>> begin Dataset extract
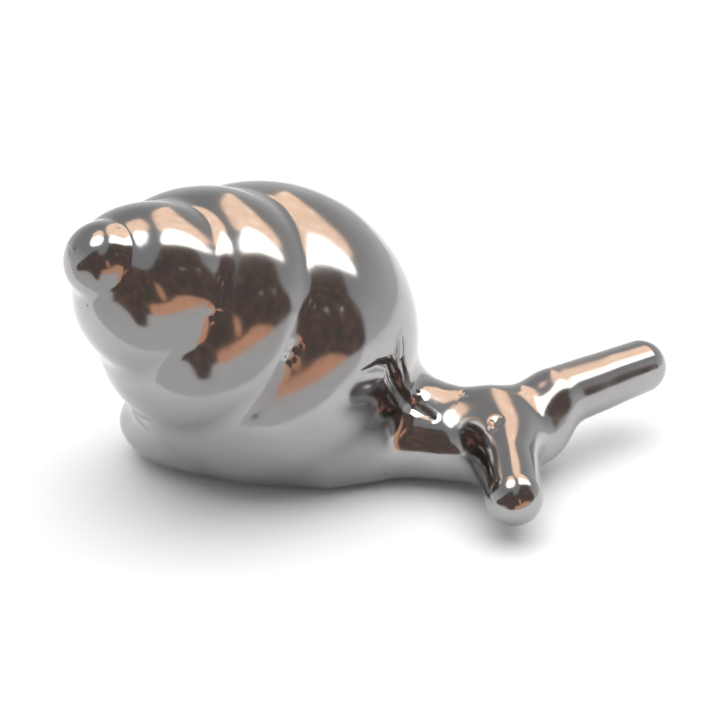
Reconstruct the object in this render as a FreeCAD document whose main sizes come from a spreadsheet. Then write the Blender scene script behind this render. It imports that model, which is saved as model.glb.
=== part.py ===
import FreeCAD, Part
import Sketcher
import math
import os

# A polished cast figurine of a snail, in millimetres.
# Frame: +X runs from tail to head, +Y to the snail's left, +Z up.
# The origin is the middle of the underside of the felt pad that it stands on, straight below
# the middle of the shell's ball.

doc = FreeCAD.newDocument("snail_figurine")
sheet = doc.addObject("Spreadsheet::Sheet", "dimensions")

DIMENSIONS = {
    # Felt pad under the sole: an ellipse round the origin.
    "felt_thick": 1.0,
    "felt_half_long": 26.0,
    "felt_half_wide": 11.0,
    # The foot is ground flat at the top of the felt; the shell stands on the seat face.
    "seat_height": 7.0,
    # Shell: a ball-shaped body whorl, with the spire leaning back over the right side.
    "shell_z": 29.85,
    "shell_turn": -36.5,
    "shell_lean": 55.5,
    # Whorls along the shell's axis: distance out from the body whorl's centre, how far the
    # middle of the bulge stands off the axis, and the radius of the bulge.
    "body_whorl_radius": 32.3,
    "cradle_radius": 32.1,
    "wide_whorl_along": 17.5,
    "wide_whorl_off": 0.3,
    "wide_whorl_radius": 25.6,
    "narrow_whorl_along": 28.3,
    "narrow_whorl_off": -13.9,
    "narrow_whorl_radius": 32.8,
    "knob_along": 51.6,
    "knob_radius": 7.4,
    # Head ball and the cheek under the right eye stalk.
    "head_x": 57.5,
    "head_y": 0.9,
    "head_z": 10.4,
    "head_radius": 8.2,
    "cheek_x": 47.6,
    "cheek_y": -6.8,
    "cheek_z": 8.0,
    "cheek_radius": 7.0,
    # Eye stalks: root, round tip, and the radius at each.
    "stalk_tip_radius": 5.9,
    "right_root_x": 50.2,
    "right_root_y": -0.2,
    "right_root_z": 12.5,
    "right_root_radius": 7.6,
    "right_tip_x": 55.0,
    "right_tip_y": -27.4,
    "right_tip_z": 9.7,
    "left_root_x": 60.8,
    "left_root_y": 8.0,
    "left_root_z": 14.5,
    "left_root_radius": 7.2,
    "left_tip_x": 78.4,
    "left_tip_y": 25.2,
    "left_tip_z": 15.5,
    # Screw that draws the shell down on the foot, with its head sunk in the sole.
    "screw_radius": 2.5,
    "screw_clearance": 0.25,
    "bore_spare": 1.0,
    "screw_head_radius": 4.65,
    "screw_head_high": 2.75,
    "screw_rim_high": 0.4,
    "screw_long": 16.0,
    "screw_point_chamfer": 0.5,
    "socket_across": 3.0,
    "socket_deep": 1.8,
    # Two dowels that keep the shell from turning on the screw.
    "dowel_radius": 1.5,
    "dowel_long": 10.0,
    "dowel_bottom": 3.5,
    "dowel_apart": 22.0,
    "dowel_chamfer": 0.3,
}

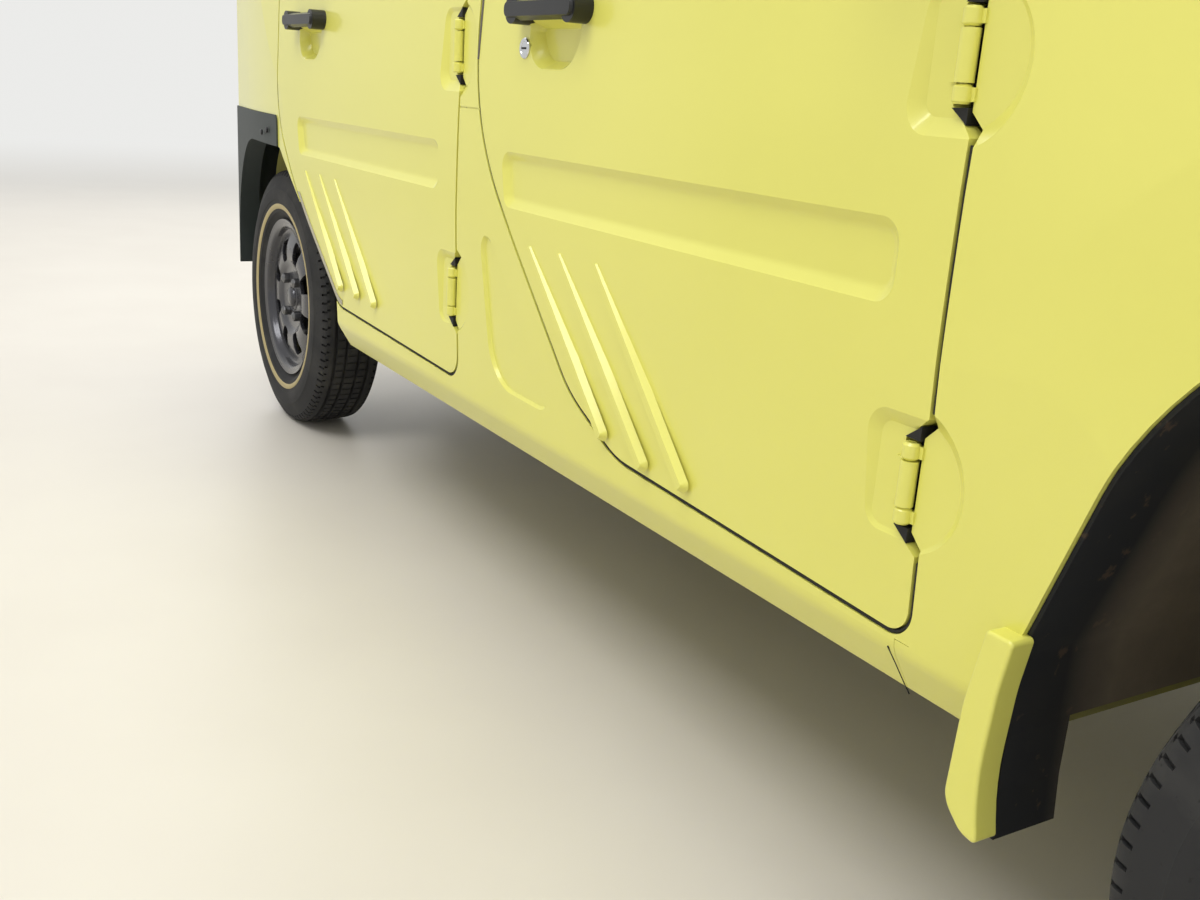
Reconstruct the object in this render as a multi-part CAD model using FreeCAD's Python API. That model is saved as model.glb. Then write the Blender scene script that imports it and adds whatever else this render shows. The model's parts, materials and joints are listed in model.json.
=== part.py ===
import FreeCAD, Part
import math
import os

# A small five-door hatchback with hinges in view, in millimetres.
# x points forward, y to the car's left, z up. The origin is under the middle of its box, on the ground.

# Overall size
overall_length = 3395.0
body_width = 1475.0
overall_height = 1550.0
wheelbase = 2360.0
front_overhang = 625.0
ground_to_sill = 266.0

# Running gear
tyre_radius = 267.0
tyre_width = 145.0
rim_radius = 164.0
track_half = 617.5
steered_rest_deg = 20.0
strut_lean_deg = 12.0
kingpin_y = 560.0

# Walls and gaps
door_wall = 45.0
door_skin = 18.0
door_step = 16.0
frame_wall = 66.0
flange_depth = 55.0
flange_lap = 14.0
fender_wall = 16.0
lid_wall = 22.0
roof_wall = 28.0
door_gap = 5.0
seam = 0.5
pin_clearance = 0.3
glass_thickness = 4.0
plan_spare = 0.6

# Stations along the car
front_x = overall_length / 2
front_axle_x = front_x - front_overhang
rear_axle_x = front_axle_x - wheelbase
rear_x = -overall_length / 2
door_front_x = front_axle_x - 445.0
pillar_x = front_axle_x - 1348.0
hinge_setback = 18.0
cowl_x = front_axle_x - 315.0
windscreen_top_x = front_axle_x - 850.0
rear_door_back_x = rear_axle_x + 168.0
nose_drop = 0.115
grille_setback = 28.0
bonnet_setback = 62.0
grille_x = front_x - grille_setback

# Heights
belt_z = round(overall_height * 0.6065)
door_bottom_z = 336.0
floor_z = ground_to_sill + 6.0
floor_sheet = 6.0
boot_floor_z = 430.0
axle_z = tyre_radius
bonnet_z = 952.0
arch_top_z = 690.0
rear_arch_top_z = 590.0

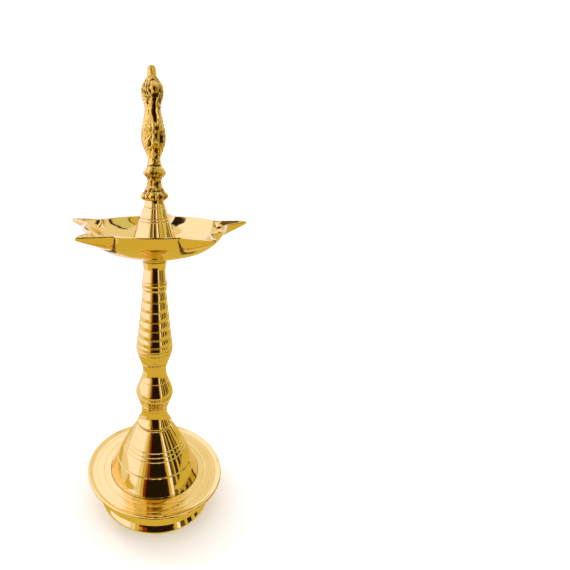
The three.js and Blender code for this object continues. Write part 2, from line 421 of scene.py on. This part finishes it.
>> end Dataset extract
> **Goal of the exercise**:
Extract all of the data above without altering anything.

> **Problem solution**:
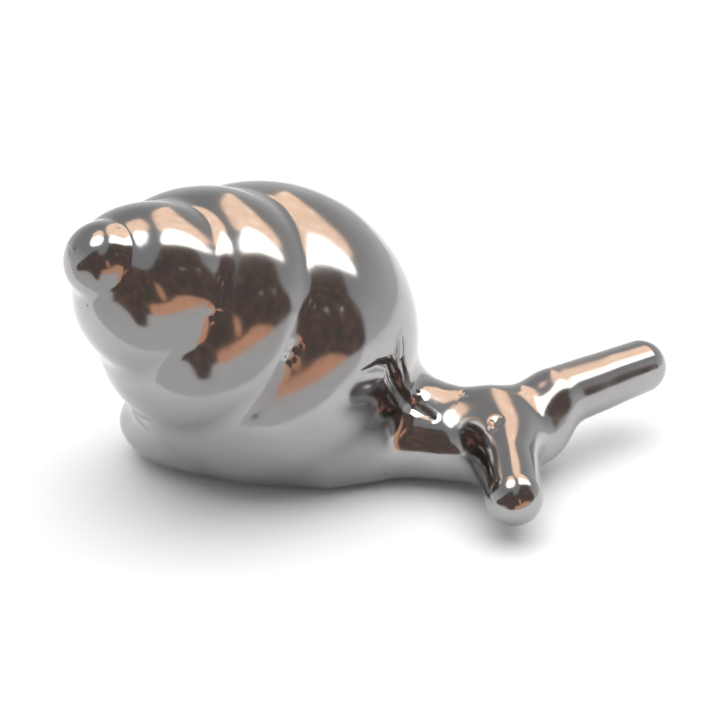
Reconstruct the object in this render as a FreeCAD document whose main sizes come from a spreadsheet. Then write the Blender scene script behind this render. It imports that model, which is saved as model.glb.
=== part.py ===
import FreeCAD, Part
import Sketcher
import math
import os

# A polished cast figurine of a snail, in millimetres.
# Frame: +X runs from tail to head, +Y to the snail's left, +Z up.
# The origin is the middle of the underside of the felt pad that it stands on, straight below
# the middle of the shell's ball.

doc = FreeCAD.newDocument("snail_figurine")
sheet = doc.addObject("Spreadsheet::Sheet", "dimensions")

DIMENSIONS = {
    # Felt pad under the sole: an ellipse round the origin.
    "felt_thick": 1.0,
    "felt_half_long": 26.0,
    "felt_half_wide": 11.0,
    # The foot is ground flat at the top of the felt; the shell stands on the seat face.
    "seat_height": 7.0,
    # Shell: a ball-shaped body whorl, with the spire leaning back over the right side.
    "shell_z": 29.85,
    "shell_turn": -36.5,
    "shell_lean": 55.5,
    # Whorls along the shell's axis: distance out from the body whorl's centre, how far the
    # middle of the bulge stands off the axis, and the radius of the bulge.
    "body_whorl_radius": 32.3,
    "cradle_radius": 32.1,
    "wide_whorl_along": 17.5,
    "wide_whorl_off": 0.3,
    "wide_whorl_radius": 25.6,
    "narrow_whorl_along": 28.3,
    "narrow_whorl_off": -13.9,
    "narrow_whorl_radius": 32.8,
    "knob_along": 51.6,
    "knob_radius": 7.4,
    # Head ball and the cheek under the right eye stalk.
    "head_x": 57.5,
    "head_y": 0.9,
    "head_z": 10.4,
    "head_radius": 8.2,
    "cheek_x": 47.6,
    "cheek_y": -6.8,
    "cheek_z": 8.0,
    "cheek_radius": 7.0,
    # Eye stalks: root, round tip, and the radius at each.
    "stalk_tip_radius": 5.9,
    "right_root_x": 50.2,
    "right_root_y": -0.2,
    "right_root_z": 12.5,
    "right_root_radius": 7.6,
    "right_tip_x": 55.0,
    "right_tip_y": -27.4,
    "right_tip_z": 9.7,
    "left_root_x": 60.8,
    "left_root_y": 8.0,
    "left_root_z": 14.5,
    "left_root_radius": 7.2,
    "left_tip_x": 78.4,
    "left_tip_y": 25.2,
    "left_tip_z": 15.5,
    # Screw that draws the shell down on the foot, with its head sunk in the sole.
    "screw_radius": 2.5,
    "screw_clearance": 0.25,
    "bore_spare": 1.0,
    "screw_head_radius": 4.65,
    "screw_head_high": 2.75,
    "screw_rim_high": 0.4,
    "screw_long": 16.0,
    "screw_point_chamfer": 0.5,
    "socket_across": 3.0,
    "socket_deep": 1.8,
    # Two dowels that keep the shell from turning on the screw.
    "dowel_radius": 1.5,
    "dowel_long": 10.0,
    "dowel_bottom": 3.5,
    "dowel_apart": 22.0,
    "dowel_chamfer": 0.3,
}

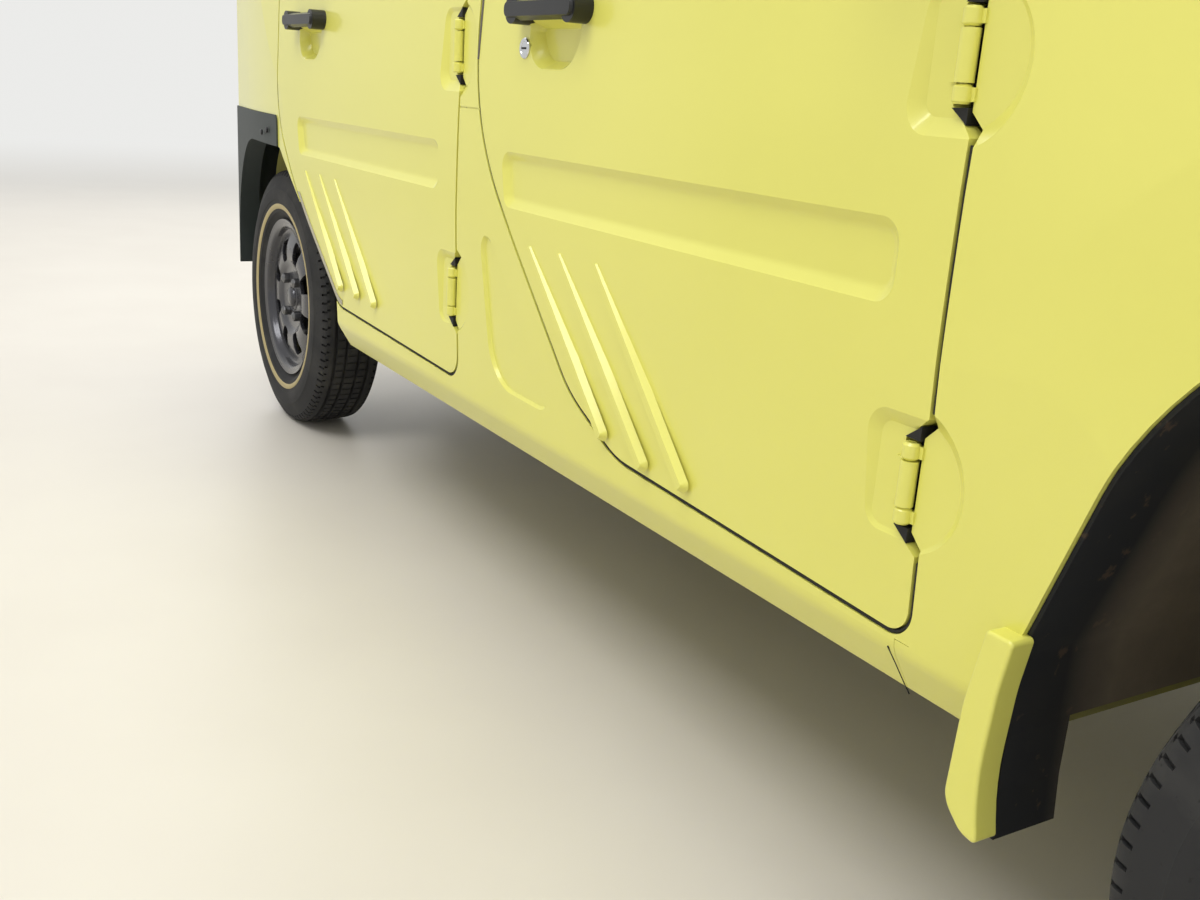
Reconstruct the object in this render as a multi-part CAD model using FreeCAD's Python API. That model is saved as model.glb. Then write the Blender scene script that imports it and adds whatever else this render shows. The model's parts, materials and joints are listed in model.json.
=== part.py ===
import FreeCAD, Part
import math
import os

# A small five-door hatchback with hinges in view, in millimetres.
# x points forward, y to the car's left, z up. The origin is under the middle of its box, on the ground.

# Overall size
overall_length = 3395.0
body_width = 1475.0
overall_height = 1550.0
wheelbase = 2360.0
front_overhang = 625.0
ground_to_sill = 266.0

# Running gear
tyre_radius = 267.0
tyre_width = 145.0
rim_radius = 164.0
track_half = 617.5
steered_rest_deg = 20.0
strut_lean_deg = 12.0
kingpin_y = 560.0

# Walls and gaps
door_wall = 45.0
door_skin = 18.0
door_step = 16.0
frame_wall = 66.0
flange_depth = 55.0
flange_lap = 14.0
fender_wall = 16.0
lid_wall = 22.0
roof_wall = 28.0
door_gap = 5.0
seam = 0.5
pin_clearance = 0.3
glass_thickness = 4.0
plan_spare = 0.6

# Stations along the car
front_x = overall_length / 2
front_axle_x = front_x - front_overhang
rear_axle_x = front_axle_x - wheelbase
rear_x = -overall_length / 2
door_front_x = front_axle_x - 445.0
pillar_x = front_axle_x - 1348.0
hinge_setback = 18.0
cowl_x = front_axle_x - 315.0
windscreen_top_x = front_axle_x - 850.0
rear_door_back_x = rear_axle_x + 168.0
nose_drop = 0.115
grille_setback = 28.0
bonnet_setback = 62.0
grille_x = front_x - grille_setback

# Heights
belt_z = round(overall_height * 0.6065)
door_bottom_z = 336.0
floor_z = ground_to_sill + 6.0
floor_sheet = 6.0
boot_floor_z = 430.0
axle_z = tyre_radius
bonnet_z = 952.0
arch_top_z = 690.0
rear_arch_top_z = 590.0

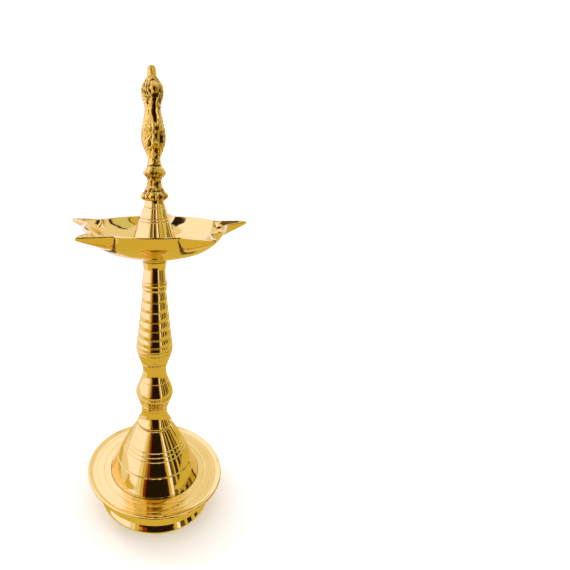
The three.js and Blender code for this object continues. Write part 2, from line 421 of scene.py on. This part finishes it.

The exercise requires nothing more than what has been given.